— Provided material —
━━━

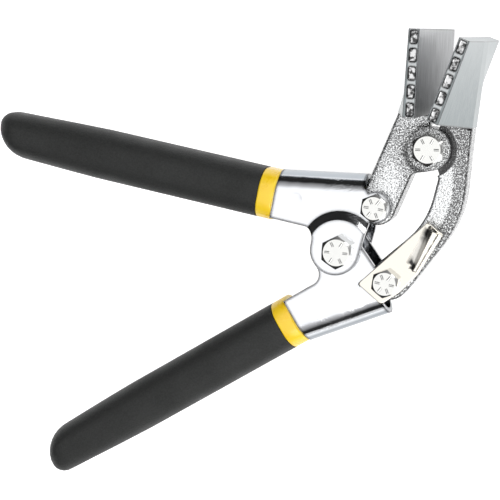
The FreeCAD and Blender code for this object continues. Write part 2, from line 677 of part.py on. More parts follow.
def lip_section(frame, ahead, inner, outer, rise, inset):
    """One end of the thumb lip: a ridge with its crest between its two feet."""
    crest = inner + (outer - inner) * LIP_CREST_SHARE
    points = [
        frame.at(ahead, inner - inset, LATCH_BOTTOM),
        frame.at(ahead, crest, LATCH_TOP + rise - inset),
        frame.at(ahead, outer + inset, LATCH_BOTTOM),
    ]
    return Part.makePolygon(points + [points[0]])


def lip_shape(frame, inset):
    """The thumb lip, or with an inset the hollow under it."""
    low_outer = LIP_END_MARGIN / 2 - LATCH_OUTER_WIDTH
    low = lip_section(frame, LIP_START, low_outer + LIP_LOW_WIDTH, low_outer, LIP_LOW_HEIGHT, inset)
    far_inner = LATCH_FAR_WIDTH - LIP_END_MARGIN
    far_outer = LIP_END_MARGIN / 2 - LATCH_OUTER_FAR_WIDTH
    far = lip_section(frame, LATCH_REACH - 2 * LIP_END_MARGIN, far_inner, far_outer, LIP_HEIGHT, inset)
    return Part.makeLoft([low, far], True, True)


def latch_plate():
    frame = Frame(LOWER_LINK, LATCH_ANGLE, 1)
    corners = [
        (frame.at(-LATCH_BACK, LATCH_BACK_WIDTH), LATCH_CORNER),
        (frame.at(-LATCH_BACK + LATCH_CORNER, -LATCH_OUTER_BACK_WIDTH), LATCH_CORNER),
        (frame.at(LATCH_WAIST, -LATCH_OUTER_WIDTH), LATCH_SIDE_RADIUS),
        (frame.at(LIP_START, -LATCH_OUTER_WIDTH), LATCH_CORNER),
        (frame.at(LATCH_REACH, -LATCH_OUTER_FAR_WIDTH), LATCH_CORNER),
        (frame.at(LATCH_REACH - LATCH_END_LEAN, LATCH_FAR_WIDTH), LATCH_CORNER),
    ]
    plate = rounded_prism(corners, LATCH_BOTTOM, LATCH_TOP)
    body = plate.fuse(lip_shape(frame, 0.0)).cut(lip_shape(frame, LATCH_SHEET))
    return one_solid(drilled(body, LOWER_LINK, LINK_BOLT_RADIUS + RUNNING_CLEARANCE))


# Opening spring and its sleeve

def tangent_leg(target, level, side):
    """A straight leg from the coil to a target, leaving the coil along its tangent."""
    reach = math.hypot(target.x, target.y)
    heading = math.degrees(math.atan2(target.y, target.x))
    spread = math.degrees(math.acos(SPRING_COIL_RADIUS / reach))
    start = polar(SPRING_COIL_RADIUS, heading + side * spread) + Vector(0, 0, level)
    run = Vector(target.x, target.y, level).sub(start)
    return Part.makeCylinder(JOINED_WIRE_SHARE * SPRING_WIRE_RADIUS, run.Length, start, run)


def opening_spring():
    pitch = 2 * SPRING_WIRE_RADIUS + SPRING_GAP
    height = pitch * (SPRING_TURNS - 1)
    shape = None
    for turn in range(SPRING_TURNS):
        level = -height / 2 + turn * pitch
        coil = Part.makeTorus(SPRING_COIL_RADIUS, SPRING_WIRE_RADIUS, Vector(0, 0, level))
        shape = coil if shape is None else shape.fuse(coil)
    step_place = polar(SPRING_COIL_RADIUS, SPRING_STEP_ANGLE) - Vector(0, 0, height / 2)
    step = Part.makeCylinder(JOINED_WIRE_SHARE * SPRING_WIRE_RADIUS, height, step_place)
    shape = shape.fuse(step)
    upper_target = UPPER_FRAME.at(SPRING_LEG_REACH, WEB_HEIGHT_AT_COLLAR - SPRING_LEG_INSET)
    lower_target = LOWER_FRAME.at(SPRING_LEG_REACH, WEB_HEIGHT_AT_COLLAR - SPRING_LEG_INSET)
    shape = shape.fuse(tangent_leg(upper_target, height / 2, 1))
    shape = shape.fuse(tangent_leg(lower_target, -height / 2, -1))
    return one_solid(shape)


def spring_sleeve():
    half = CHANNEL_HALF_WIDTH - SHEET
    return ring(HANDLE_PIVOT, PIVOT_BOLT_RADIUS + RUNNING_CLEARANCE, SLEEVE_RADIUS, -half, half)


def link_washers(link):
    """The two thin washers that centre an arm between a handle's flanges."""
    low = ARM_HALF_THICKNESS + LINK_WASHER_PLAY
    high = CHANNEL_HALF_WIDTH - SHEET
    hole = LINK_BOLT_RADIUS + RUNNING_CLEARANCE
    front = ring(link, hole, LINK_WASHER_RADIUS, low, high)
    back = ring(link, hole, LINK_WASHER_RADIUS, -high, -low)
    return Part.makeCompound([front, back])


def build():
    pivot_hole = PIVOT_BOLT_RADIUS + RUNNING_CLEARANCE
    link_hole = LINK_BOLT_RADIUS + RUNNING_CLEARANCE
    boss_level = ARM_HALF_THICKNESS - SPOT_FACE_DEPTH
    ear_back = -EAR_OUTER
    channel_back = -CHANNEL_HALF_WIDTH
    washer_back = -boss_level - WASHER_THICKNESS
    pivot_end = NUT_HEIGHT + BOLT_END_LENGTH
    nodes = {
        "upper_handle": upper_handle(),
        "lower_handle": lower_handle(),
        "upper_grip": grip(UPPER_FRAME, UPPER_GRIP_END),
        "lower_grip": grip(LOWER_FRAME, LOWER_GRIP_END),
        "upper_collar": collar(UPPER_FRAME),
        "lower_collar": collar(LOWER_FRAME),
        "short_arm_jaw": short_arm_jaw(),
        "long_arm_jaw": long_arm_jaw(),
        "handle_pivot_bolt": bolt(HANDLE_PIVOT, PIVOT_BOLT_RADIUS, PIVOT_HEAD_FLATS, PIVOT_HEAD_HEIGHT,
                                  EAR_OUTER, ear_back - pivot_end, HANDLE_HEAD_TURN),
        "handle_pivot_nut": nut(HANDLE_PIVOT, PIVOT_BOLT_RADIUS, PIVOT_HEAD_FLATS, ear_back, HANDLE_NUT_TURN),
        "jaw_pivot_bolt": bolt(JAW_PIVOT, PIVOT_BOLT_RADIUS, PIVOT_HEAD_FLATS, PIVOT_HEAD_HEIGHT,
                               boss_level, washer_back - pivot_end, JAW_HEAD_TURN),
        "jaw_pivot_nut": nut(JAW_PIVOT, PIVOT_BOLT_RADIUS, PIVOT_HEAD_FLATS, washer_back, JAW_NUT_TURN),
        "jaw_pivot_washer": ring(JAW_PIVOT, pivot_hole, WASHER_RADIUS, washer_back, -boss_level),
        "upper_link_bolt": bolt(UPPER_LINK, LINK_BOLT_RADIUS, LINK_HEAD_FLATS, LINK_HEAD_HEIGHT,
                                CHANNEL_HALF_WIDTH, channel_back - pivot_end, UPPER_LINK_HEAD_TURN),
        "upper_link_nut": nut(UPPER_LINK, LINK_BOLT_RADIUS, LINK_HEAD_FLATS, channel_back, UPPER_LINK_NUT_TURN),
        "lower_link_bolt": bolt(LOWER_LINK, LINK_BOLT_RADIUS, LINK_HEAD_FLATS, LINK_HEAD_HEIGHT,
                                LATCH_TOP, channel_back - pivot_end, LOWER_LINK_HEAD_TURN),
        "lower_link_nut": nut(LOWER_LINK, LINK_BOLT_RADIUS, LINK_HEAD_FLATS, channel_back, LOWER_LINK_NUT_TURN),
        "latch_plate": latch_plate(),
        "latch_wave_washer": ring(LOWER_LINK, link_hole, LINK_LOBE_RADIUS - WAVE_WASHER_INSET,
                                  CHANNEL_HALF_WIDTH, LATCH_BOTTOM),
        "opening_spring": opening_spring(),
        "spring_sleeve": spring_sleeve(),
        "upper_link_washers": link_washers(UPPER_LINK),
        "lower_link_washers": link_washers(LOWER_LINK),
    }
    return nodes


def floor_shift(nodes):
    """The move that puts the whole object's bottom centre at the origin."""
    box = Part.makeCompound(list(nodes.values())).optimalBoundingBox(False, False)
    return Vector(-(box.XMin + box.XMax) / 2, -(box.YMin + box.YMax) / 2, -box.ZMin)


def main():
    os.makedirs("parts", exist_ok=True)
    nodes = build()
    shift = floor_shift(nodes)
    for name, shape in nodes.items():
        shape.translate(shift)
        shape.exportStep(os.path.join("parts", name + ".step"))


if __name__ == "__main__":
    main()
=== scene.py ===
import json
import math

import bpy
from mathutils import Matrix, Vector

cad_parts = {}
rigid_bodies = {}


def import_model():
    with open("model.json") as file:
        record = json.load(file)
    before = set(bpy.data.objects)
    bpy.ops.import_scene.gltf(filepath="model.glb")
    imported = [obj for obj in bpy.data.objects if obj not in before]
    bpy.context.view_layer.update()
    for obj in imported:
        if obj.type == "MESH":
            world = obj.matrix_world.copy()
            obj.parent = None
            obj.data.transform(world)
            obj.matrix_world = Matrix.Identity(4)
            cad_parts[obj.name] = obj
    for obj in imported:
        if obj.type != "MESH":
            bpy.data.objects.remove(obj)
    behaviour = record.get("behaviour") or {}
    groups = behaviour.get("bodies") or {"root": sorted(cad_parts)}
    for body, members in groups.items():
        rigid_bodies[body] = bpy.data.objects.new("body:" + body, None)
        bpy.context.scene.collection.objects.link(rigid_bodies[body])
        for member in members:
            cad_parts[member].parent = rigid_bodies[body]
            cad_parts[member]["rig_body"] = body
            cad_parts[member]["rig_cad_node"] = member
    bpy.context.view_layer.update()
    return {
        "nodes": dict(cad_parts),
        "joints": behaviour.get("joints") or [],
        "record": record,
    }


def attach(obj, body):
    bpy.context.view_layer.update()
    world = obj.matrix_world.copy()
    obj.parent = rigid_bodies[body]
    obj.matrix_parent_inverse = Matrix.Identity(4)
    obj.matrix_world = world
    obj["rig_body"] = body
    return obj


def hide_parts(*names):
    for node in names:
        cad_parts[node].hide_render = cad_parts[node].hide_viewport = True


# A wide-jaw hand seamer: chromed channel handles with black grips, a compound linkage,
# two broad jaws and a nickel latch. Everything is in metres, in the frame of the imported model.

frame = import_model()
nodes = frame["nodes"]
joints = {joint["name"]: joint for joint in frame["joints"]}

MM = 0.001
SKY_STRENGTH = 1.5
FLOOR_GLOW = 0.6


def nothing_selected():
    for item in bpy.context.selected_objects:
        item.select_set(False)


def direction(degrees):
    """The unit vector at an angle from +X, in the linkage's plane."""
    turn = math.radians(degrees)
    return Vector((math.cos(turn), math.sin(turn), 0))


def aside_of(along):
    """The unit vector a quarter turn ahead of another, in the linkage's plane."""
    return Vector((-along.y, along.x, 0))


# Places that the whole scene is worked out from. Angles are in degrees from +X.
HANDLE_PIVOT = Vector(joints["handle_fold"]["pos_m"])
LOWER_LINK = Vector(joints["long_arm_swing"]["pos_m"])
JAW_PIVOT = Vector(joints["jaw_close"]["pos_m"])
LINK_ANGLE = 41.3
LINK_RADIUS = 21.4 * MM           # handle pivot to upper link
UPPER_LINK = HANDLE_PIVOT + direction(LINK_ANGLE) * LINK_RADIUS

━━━

— Given problem —
Return the lines above precisely as they appear, beginning at the first line and ending at the line with "return Part.makeLoft([low, far], True, True)", and nothing after it.

— Answer to this problem —
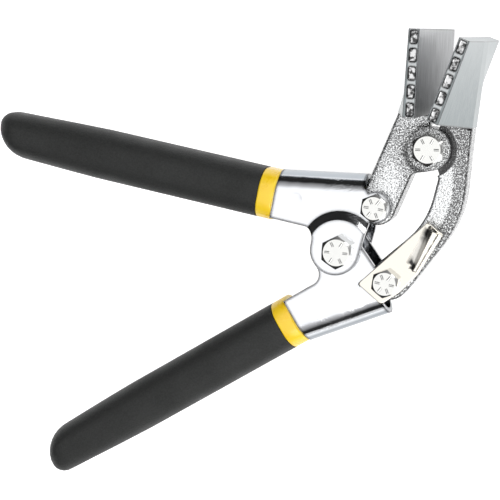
The FreeCAD and Blender code for this object continues. Write part 2, from line 677 of part.py on. More parts follow.
def lip_section(frame, ahead, inner, outer, rise, inset):
    """One end of the thumb lip: a ridge with its crest between its two feet."""
    crest = inner + (outer - inner) * LIP_CREST_SHARE
    points = [
        frame.at(ahead, inner - inset, LATCH_BOTTOM),
        frame.at(ahead, crest, LATCH_TOP + rise - inset),
        frame.at(ahead, outer + inset, LATCH_BOTTOM),
    ]
    return Part.makePolygon(points + [points[0]])


def lip_shape(frame, inset):
    """The thumb lip, or with an inset the hollow under it."""
    low_outer = LIP_END_MARGIN / 2 - LATCH_OUTER_WIDTH
    low = lip_section(frame, LIP_START, low_outer + LIP_LOW_WIDTH, low_outer, LIP_LOW_HEIGHT, inset)
    far_inner = LATCH_FAR_WIDTH - LIP_END_MARGIN
    far_outer = LIP_END_MARGIN / 2 - LATCH_OUTER_FAR_WIDTH
    far = lip_section(frame, LATCH_REACH - 2 * LIP_END_MARGIN, far_inner, far_outer, LIP_HEIGHT, inset)
    return Part.makeLoft([low, far], True, True)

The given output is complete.